_The task_.
Set down, exactly as they appear, the lines from the line holding "Recreate this object" through the line holding "ROW_COUNT = int(FIELD_DEPTH // ROW_PITCH)", inclusive; output nothing outside that range.

(3D code data)
----------------

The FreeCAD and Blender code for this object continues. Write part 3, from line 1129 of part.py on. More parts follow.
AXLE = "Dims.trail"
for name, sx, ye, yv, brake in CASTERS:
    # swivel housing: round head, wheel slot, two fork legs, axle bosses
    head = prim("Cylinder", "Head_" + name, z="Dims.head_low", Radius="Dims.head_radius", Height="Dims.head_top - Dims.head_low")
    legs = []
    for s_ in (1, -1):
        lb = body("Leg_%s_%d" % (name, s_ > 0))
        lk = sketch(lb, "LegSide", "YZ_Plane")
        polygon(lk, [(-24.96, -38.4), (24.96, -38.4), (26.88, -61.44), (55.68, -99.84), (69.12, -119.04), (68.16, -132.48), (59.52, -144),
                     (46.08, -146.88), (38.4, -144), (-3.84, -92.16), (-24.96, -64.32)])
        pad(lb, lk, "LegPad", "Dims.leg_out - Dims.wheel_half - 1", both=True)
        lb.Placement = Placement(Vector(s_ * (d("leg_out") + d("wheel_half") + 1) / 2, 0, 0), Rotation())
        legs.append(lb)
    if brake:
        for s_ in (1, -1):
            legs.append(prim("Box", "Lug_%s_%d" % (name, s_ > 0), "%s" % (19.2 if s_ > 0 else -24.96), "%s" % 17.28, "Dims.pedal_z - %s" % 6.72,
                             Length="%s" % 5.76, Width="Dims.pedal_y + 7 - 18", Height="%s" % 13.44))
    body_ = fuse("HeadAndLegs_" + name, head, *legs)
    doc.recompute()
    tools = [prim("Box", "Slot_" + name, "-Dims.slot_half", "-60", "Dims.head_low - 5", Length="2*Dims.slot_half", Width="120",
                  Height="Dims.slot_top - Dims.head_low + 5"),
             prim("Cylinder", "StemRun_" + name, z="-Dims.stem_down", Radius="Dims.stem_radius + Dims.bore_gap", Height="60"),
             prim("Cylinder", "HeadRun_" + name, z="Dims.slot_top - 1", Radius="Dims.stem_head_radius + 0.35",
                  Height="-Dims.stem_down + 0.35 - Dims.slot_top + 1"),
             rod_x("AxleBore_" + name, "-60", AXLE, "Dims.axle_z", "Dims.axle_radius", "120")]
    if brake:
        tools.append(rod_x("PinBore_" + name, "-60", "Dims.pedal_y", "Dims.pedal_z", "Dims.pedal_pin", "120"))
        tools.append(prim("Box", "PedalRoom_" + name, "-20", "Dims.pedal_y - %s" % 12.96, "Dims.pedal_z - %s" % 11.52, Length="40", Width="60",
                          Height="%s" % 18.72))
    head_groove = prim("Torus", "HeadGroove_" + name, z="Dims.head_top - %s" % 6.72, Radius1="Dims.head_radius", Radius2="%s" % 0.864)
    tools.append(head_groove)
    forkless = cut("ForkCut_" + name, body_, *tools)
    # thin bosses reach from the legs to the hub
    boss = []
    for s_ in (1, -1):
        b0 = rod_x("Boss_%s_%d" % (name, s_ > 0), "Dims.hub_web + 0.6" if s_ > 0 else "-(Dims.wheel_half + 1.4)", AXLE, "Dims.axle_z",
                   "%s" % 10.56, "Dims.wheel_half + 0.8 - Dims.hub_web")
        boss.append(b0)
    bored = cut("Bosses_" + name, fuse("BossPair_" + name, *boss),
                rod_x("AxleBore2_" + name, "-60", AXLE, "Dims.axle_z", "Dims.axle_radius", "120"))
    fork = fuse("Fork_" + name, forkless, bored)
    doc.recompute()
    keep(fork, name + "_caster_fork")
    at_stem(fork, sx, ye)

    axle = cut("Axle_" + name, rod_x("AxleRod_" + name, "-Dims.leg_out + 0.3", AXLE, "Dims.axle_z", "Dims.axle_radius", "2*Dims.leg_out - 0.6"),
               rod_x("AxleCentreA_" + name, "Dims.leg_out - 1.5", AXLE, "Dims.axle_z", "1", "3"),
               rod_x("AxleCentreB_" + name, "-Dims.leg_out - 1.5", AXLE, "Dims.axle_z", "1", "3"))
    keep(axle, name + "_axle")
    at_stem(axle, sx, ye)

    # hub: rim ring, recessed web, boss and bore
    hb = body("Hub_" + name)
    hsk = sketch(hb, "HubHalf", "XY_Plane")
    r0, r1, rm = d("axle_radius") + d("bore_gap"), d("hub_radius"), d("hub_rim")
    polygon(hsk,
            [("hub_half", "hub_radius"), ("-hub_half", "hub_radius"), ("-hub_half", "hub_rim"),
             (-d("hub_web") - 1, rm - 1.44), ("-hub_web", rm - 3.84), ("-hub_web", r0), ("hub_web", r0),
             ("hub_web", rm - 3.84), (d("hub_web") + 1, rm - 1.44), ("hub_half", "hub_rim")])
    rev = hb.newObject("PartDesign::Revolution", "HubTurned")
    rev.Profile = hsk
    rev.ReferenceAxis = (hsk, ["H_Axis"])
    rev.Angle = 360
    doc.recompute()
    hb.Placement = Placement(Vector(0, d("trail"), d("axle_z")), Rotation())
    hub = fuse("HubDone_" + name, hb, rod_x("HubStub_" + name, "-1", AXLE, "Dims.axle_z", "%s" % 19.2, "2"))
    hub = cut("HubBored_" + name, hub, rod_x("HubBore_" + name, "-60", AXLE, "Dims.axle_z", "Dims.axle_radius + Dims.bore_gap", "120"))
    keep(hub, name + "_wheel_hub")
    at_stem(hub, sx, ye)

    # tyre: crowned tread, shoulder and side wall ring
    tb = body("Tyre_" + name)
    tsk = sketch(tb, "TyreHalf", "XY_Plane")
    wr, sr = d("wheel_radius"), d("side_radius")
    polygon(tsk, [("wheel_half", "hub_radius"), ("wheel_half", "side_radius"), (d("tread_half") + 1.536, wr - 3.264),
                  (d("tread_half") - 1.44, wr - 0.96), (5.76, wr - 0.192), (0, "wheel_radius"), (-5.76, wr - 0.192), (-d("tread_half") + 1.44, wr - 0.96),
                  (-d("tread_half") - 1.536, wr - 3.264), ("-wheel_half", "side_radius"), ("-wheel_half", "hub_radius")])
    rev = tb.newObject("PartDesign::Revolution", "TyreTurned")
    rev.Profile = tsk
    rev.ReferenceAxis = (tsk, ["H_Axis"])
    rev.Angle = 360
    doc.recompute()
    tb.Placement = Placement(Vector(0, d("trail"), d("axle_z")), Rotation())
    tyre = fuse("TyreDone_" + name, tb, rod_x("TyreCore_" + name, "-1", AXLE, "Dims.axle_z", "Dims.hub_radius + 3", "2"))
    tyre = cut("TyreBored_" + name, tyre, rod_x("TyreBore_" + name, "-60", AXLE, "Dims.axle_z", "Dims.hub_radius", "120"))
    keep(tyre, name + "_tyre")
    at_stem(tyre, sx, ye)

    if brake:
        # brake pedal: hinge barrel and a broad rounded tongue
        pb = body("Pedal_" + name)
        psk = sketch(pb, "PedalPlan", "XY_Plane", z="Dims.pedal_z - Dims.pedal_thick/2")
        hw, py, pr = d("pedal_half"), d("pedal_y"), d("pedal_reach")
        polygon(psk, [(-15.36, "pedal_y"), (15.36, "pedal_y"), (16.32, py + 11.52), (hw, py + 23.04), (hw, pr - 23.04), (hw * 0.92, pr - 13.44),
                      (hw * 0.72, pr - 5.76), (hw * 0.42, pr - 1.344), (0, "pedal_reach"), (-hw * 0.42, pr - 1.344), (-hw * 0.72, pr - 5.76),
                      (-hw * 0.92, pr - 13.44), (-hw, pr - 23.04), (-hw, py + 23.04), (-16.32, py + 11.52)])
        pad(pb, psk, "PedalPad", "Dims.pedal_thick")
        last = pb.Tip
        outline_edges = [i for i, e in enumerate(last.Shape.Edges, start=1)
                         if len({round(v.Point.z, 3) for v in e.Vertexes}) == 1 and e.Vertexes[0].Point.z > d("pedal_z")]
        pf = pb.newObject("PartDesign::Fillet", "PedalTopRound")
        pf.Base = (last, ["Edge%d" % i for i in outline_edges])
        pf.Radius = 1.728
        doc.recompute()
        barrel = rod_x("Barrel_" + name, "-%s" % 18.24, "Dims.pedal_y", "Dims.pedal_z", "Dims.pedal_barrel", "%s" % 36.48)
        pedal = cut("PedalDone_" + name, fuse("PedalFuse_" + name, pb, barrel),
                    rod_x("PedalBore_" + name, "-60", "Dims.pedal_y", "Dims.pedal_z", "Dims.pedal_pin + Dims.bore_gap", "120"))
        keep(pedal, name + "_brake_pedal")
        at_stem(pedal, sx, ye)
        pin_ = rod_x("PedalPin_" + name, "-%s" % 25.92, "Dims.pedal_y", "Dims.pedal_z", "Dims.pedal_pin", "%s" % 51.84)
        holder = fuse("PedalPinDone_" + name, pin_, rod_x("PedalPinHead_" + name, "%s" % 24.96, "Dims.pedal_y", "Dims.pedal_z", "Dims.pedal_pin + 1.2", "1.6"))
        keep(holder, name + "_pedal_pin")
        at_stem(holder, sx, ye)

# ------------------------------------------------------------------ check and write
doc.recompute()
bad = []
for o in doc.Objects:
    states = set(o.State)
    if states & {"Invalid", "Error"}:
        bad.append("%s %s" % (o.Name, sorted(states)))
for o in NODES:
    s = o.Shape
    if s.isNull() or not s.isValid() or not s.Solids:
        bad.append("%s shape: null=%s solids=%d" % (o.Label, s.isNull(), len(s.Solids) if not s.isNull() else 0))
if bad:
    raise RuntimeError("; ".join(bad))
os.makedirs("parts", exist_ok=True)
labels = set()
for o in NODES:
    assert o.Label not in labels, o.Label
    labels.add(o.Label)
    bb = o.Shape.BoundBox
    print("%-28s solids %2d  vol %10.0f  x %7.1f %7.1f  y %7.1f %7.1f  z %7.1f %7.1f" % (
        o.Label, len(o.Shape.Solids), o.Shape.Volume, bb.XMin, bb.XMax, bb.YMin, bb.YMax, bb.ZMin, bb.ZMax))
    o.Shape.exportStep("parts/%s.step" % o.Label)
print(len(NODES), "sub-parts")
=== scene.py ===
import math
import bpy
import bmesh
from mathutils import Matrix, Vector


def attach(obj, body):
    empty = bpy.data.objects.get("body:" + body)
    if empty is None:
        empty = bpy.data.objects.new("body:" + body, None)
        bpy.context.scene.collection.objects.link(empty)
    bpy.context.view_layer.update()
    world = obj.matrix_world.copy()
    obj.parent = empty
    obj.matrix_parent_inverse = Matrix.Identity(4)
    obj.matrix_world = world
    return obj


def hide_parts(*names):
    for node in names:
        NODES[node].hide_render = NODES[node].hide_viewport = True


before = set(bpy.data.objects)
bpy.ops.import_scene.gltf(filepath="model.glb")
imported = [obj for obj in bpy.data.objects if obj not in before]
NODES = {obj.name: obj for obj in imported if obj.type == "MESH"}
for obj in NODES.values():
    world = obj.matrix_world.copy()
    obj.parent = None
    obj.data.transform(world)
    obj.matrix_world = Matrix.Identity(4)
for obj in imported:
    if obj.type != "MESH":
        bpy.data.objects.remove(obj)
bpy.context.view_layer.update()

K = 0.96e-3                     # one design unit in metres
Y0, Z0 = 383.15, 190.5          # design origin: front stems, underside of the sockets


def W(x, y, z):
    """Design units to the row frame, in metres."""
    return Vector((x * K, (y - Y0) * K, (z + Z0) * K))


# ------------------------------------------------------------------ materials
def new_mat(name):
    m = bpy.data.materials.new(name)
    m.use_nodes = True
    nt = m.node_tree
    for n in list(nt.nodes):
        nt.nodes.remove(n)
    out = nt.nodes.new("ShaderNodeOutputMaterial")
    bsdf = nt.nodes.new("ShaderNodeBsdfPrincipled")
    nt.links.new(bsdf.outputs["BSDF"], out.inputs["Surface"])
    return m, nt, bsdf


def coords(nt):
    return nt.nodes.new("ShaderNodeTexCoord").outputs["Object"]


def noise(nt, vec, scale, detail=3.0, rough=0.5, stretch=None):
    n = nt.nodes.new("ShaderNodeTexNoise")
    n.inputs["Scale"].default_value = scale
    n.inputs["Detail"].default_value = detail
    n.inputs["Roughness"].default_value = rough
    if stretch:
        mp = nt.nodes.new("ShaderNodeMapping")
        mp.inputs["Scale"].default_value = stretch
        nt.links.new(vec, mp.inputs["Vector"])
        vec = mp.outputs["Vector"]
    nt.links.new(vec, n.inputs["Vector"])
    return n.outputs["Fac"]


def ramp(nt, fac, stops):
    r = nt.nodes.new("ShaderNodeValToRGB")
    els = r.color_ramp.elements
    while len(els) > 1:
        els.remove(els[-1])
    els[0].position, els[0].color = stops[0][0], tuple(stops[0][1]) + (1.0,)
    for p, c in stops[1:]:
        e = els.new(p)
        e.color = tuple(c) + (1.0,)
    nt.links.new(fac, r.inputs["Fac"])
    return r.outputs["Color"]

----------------

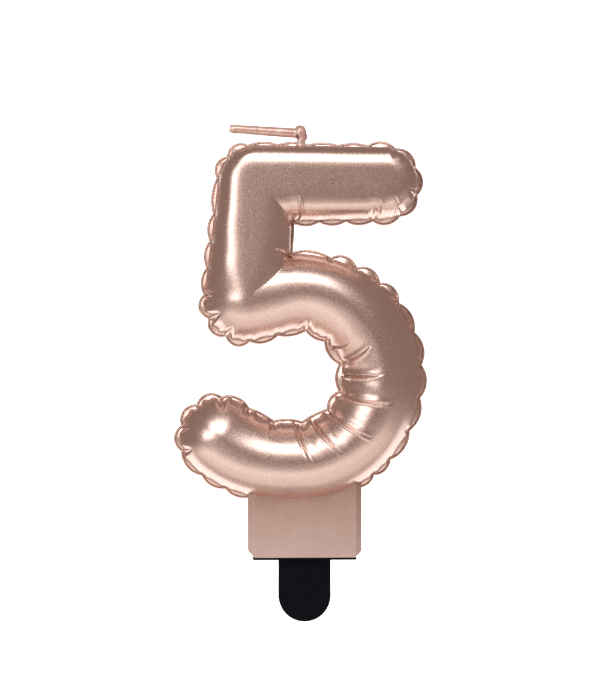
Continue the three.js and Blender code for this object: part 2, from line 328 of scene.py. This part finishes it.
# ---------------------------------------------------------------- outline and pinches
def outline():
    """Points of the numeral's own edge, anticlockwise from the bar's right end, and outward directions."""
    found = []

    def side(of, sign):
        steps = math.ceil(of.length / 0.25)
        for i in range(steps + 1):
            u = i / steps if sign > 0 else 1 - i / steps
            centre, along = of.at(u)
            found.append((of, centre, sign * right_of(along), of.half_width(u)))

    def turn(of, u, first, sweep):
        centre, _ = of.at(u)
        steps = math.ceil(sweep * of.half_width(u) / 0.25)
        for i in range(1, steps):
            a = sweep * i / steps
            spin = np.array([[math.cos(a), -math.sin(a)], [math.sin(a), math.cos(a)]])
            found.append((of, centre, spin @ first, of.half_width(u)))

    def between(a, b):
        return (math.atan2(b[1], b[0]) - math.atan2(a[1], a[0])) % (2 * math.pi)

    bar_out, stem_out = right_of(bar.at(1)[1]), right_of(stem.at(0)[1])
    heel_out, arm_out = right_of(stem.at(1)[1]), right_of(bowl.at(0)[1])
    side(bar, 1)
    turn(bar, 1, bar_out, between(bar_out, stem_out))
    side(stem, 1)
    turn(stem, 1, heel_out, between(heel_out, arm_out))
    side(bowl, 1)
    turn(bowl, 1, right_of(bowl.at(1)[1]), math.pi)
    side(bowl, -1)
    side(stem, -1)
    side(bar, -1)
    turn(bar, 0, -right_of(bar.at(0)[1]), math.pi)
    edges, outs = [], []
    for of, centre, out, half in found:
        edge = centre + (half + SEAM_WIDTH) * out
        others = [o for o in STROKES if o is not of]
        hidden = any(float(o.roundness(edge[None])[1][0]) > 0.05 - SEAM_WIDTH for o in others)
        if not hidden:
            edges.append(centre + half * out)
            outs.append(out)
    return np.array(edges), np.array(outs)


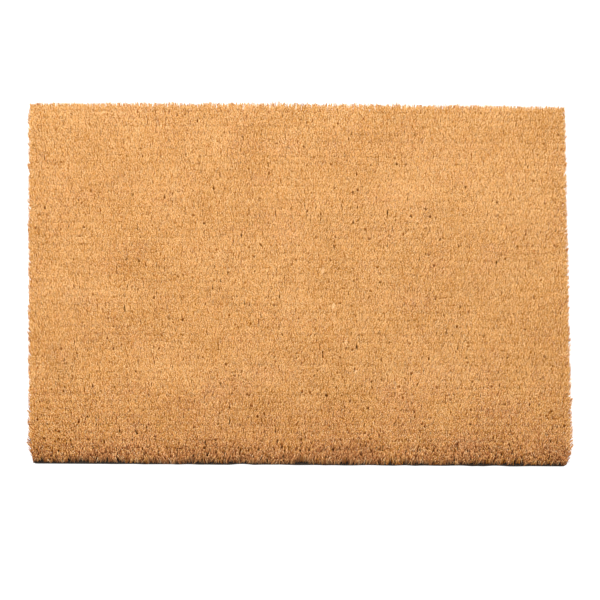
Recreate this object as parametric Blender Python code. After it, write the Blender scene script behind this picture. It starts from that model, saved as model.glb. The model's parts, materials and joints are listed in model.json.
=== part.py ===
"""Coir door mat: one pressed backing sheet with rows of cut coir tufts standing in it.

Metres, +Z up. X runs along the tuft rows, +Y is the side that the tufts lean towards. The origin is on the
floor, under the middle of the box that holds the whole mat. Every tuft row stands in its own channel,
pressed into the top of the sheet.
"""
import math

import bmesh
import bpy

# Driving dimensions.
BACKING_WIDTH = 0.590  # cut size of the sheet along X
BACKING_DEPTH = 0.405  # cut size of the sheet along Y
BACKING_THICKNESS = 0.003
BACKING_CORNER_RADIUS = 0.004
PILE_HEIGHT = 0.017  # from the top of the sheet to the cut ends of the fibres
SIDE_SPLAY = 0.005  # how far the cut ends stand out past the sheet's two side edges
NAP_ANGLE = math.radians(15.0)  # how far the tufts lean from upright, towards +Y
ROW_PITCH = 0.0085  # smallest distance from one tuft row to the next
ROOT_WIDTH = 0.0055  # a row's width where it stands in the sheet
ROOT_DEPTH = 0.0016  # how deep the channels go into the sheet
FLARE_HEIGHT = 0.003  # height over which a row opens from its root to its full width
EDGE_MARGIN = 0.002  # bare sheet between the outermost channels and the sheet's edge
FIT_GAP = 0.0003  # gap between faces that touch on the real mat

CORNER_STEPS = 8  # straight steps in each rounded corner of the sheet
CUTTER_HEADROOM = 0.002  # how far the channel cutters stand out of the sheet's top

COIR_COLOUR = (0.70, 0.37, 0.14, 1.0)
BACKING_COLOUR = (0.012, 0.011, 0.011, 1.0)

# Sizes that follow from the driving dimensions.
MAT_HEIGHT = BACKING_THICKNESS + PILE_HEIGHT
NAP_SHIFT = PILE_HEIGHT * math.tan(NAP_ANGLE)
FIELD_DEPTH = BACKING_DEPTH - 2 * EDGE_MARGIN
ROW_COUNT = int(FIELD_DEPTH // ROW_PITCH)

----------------

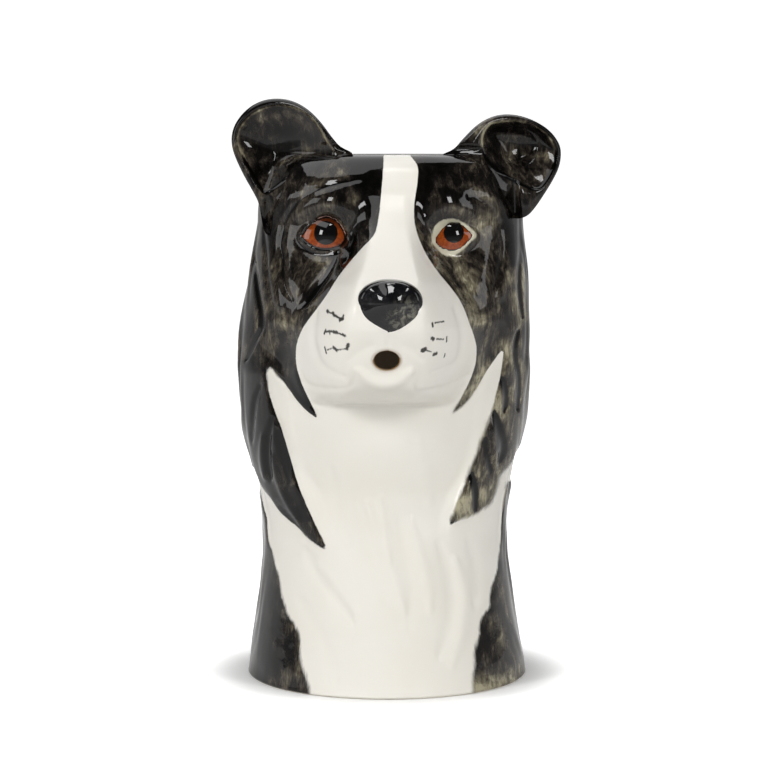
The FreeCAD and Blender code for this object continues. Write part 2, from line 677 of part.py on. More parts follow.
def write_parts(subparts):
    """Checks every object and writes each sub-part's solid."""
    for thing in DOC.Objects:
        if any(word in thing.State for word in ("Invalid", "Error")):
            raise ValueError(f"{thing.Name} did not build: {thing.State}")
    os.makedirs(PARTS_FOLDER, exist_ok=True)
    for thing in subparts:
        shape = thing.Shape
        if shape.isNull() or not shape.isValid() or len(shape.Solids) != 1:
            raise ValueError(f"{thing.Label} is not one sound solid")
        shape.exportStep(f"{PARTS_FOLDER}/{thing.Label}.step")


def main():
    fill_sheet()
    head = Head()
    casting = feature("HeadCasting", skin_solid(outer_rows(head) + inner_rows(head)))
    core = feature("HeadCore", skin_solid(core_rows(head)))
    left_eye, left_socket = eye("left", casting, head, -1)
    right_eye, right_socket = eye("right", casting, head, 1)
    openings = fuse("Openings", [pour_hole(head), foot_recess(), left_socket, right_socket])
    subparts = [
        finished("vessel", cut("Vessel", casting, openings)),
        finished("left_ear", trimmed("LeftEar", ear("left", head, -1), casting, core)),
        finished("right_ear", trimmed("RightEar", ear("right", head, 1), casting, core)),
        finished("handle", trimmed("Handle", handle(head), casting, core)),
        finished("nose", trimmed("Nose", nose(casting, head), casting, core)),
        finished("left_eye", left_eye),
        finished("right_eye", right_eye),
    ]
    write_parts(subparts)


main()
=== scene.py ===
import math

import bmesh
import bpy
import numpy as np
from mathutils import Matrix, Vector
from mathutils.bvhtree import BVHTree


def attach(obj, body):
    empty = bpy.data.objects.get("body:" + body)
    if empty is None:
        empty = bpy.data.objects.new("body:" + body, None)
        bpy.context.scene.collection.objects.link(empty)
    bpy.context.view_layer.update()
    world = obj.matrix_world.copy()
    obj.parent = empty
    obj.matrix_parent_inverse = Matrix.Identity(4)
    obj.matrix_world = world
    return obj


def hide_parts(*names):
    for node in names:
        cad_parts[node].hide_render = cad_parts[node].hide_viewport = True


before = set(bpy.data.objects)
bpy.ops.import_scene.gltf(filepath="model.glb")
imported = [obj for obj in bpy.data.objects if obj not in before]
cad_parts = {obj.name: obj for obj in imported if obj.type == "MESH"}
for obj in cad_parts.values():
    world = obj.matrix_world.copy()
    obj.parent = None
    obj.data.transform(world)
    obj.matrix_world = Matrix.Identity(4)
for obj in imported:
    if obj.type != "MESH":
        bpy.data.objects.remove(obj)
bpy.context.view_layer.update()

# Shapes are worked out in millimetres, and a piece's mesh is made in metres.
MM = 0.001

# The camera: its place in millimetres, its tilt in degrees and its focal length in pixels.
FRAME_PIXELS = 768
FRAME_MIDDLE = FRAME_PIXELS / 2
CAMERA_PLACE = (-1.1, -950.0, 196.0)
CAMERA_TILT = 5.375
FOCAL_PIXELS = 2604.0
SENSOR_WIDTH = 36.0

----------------

_Written reply_.
Recreate this object as parametric Blender Python code. After it, write the Blender scene script behind this picture. It starts from that model, saved as model.glb. The model's parts, materials and joints are listed in model.json.
=== part.py ===
"""Coir door mat: one pressed backing sheet with rows of cut coir tufts standing in it.

Metres, +Z up. X runs along the tuft rows, +Y is the side that the tufts lean towards. The origin is on the
floor, under the middle of the box that holds the whole mat. Every tuft row stands in its own channel,
pressed into the top of the sheet.
"""
import math

import bmesh
import bpy

# Driving dimensions.
BACKING_WIDTH = 0.590  # cut size of the sheet along X
BACKING_DEPTH = 0.405  # cut size of the sheet along Y
BACKING_THICKNESS = 0.003
BACKING_CORNER_RADIUS = 0.004
PILE_HEIGHT = 0.017  # from the top of the sheet to the cut ends of the fibres
SIDE_SPLAY = 0.005  # how far the cut ends stand out past the sheet's two side edges
NAP_ANGLE = math.radians(15.0)  # how far the tufts lean from upright, towards +Y
ROW_PITCH = 0.0085  # smallest distance from one tuft row to the next
ROOT_WIDTH = 0.0055  # a row's width where it stands in the sheet
ROOT_DEPTH = 0.0016  # how deep the channels go into the sheet
FLARE_HEIGHT = 0.003  # height over which a row opens from its root to its full width
EDGE_MARGIN = 0.002  # bare sheet between the outermost channels and the sheet's edge
FIT_GAP = 0.0003  # gap between faces that touch on the real mat

CORNER_STEPS = 8  # straight steps in each rounded corner of the sheet
CUTTER_HEADROOM = 0.002  # how far the channel cutters stand out of the sheet's top

COIR_COLOUR = (0.70, 0.37, 0.14, 1.0)
BACKING_COLOUR = (0.012, 0.011, 0.011, 1.0)

# Sizes that follow from the driving dimensions.
MAT_HEIGHT = BACKING_THICKNESS + PILE_HEIGHT
NAP_SHIFT = PILE_HEIGHT * math.tan(NAP_ANGLE)
FIELD_DEPTH = BACKING_DEPTH - 2 * EDGE_MARGIN
ROW_COUNT = int(FIELD_DEPTH // ROW_PITCH)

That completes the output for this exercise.